* Your task
Copy all of the material below exactly.
------------------------------------
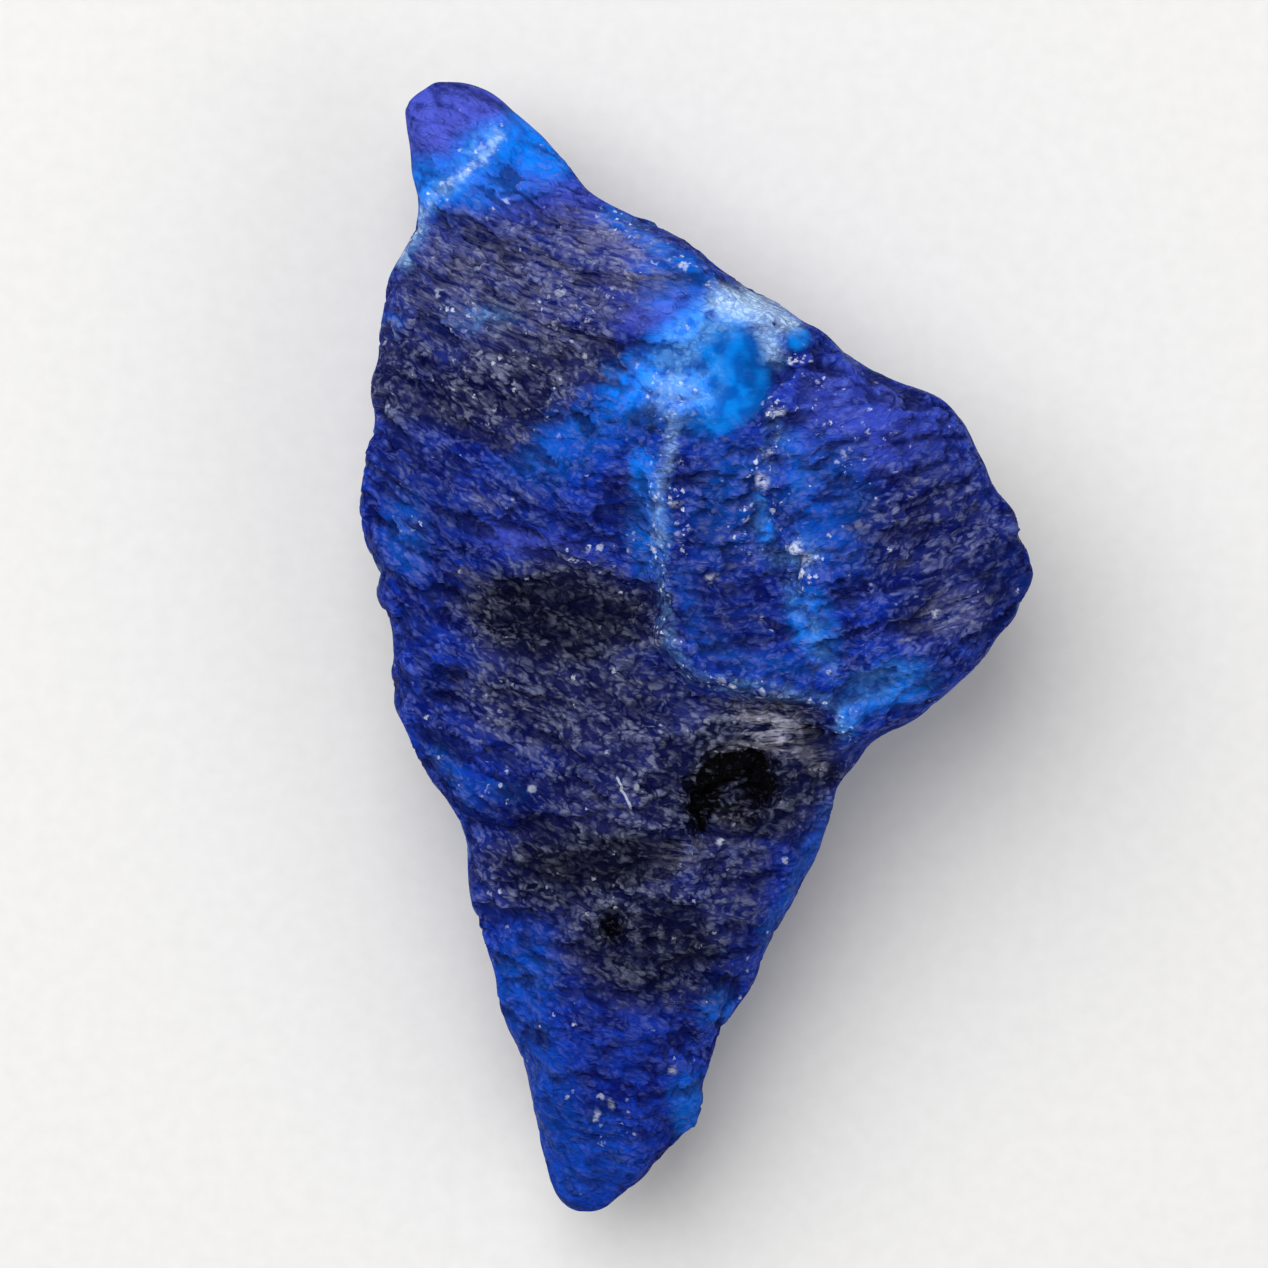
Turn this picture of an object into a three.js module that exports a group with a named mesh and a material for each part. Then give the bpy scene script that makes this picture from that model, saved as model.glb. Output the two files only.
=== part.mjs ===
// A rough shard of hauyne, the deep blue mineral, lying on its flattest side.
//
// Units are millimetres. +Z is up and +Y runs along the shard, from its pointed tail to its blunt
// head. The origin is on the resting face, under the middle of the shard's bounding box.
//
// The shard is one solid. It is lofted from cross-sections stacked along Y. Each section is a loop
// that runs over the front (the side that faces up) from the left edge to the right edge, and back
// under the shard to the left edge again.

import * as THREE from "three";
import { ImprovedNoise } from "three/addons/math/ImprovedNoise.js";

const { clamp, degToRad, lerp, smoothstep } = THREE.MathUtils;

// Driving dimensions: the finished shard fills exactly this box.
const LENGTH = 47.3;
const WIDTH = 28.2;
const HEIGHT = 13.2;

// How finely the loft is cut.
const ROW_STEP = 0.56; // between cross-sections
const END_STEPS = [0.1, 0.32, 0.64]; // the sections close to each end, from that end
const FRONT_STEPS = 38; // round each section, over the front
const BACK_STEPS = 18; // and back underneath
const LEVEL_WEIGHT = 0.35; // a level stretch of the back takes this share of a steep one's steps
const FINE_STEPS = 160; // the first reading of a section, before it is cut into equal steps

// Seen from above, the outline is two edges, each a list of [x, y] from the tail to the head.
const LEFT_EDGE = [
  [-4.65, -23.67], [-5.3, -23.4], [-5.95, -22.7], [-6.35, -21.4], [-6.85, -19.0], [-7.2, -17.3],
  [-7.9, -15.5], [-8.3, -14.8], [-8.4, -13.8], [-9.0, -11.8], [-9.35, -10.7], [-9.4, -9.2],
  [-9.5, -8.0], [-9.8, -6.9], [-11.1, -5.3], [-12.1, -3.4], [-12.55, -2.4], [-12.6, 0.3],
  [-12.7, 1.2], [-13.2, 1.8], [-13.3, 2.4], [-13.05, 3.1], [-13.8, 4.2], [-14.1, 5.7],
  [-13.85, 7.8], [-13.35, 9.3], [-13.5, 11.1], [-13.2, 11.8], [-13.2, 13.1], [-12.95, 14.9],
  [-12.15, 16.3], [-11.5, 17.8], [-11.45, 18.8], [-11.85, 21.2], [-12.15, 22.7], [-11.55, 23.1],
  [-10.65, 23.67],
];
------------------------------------
* Solution to the exercise
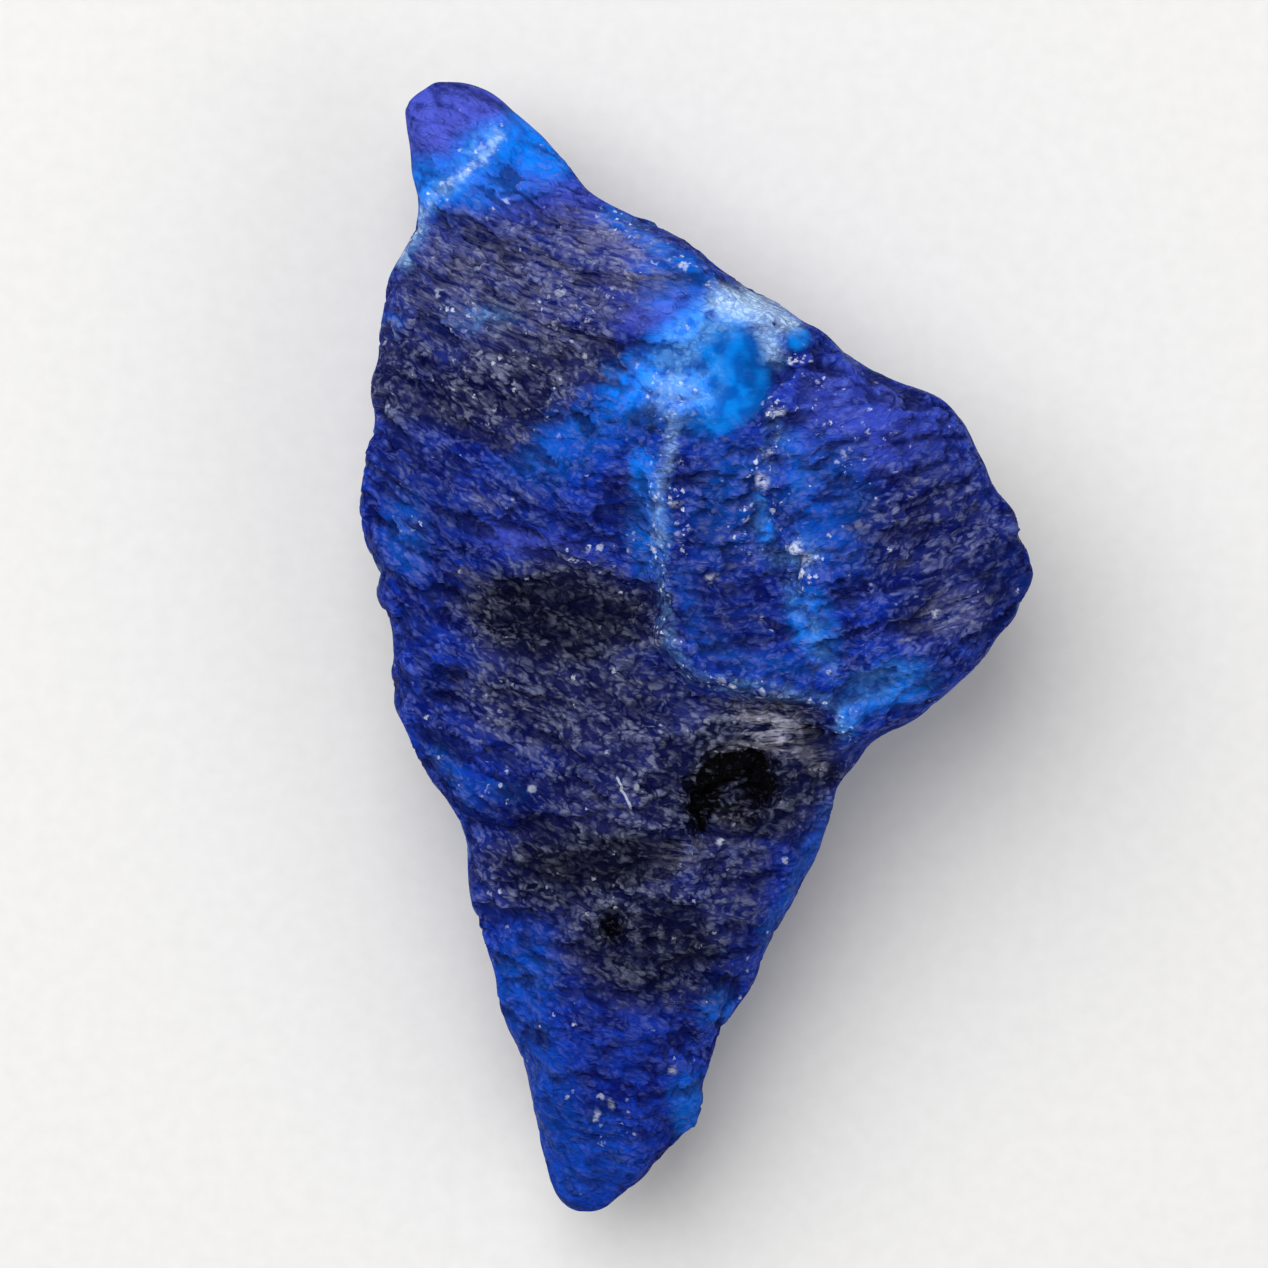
Turn this picture of an object into a three.js module that exports a group with a named mesh and a material for each part. Then give the bpy scene script that makes this picture from that model, saved as model.glb. Output the two files only.
=== part.mjs ===
// A rough shard of hauyne, the deep blue mineral, lying on its flattest side.
//
// Units are millimetres. +Z is up and +Y runs along the shard, from its pointed tail to its blunt
// head. The origin is on the resting face, under the middle of the shard's bounding box.
//
// The shard is one solid. It is lofted from cross-sections stacked along Y. Each section is a loop
// that runs over the front (the side that faces up) from the left edge to the right edge, and back
// under the shard to the left edge again.

import * as THREE from "three";
import { ImprovedNoise } from "three/addons/math/ImprovedNoise.js";

const { clamp, degToRad, lerp, smoothstep } = THREE.MathUtils;

// Driving dimensions: the finished shard fills exactly this box.
const LENGTH = 47.3;
const WIDTH = 28.2;
const HEIGHT = 13.2;

// How finely the loft is cut.
const ROW_STEP = 0.56; // between cross-sections
const END_STEPS = [0.1, 0.32, 0.64]; // the sections close to each end, from that end
const FRONT_STEPS = 38; // round each section, over the front
const BACK_STEPS = 18; // and back underneath
const LEVEL_WEIGHT = 0.35; // a level stretch of the back takes this share of a steep one's steps
const FINE_STEPS = 160; // the first reading of a section, before it is cut into equal steps

// Seen from above, the outline is two edges, each a list of [x, y] from the tail to the head.
const LEFT_EDGE = [
  [-4.65, -23.67], [-5.3, -23.4], [-5.95, -22.7], [-6.35, -21.4], [-6.85, -19.0], [-7.2, -17.3],
  [-7.9, -15.5], [-8.3, -14.8], [-8.4, -13.8], [-9.0, -11.8], [-9.35, -10.7], [-9.4, -9.2],
  [-9.5, -8.0], [-9.8, -6.9], [-11.1, -5.3], [-12.1, -3.4], [-12.55, -2.4], [-12.6, 0.3],
  [-12.7, 1.2], [-13.2, 1.8], [-13.3, 2.4], [-13.05, 3.1], [-13.8, 4.2], [-14.1, 5.7],
  [-13.85, 7.8], [-13.35, 9.3], [-13.5, 11.1], [-13.2, 11.8], [-13.2, 13.1], [-12.95, 14.9],
  [-12.15, 16.3], [-11.5, 17.8], [-11.45, 18.8], [-11.85, 21.2], [-12.15, 22.7], [-11.55, 23.1],
  [-10.65, 23.67],
];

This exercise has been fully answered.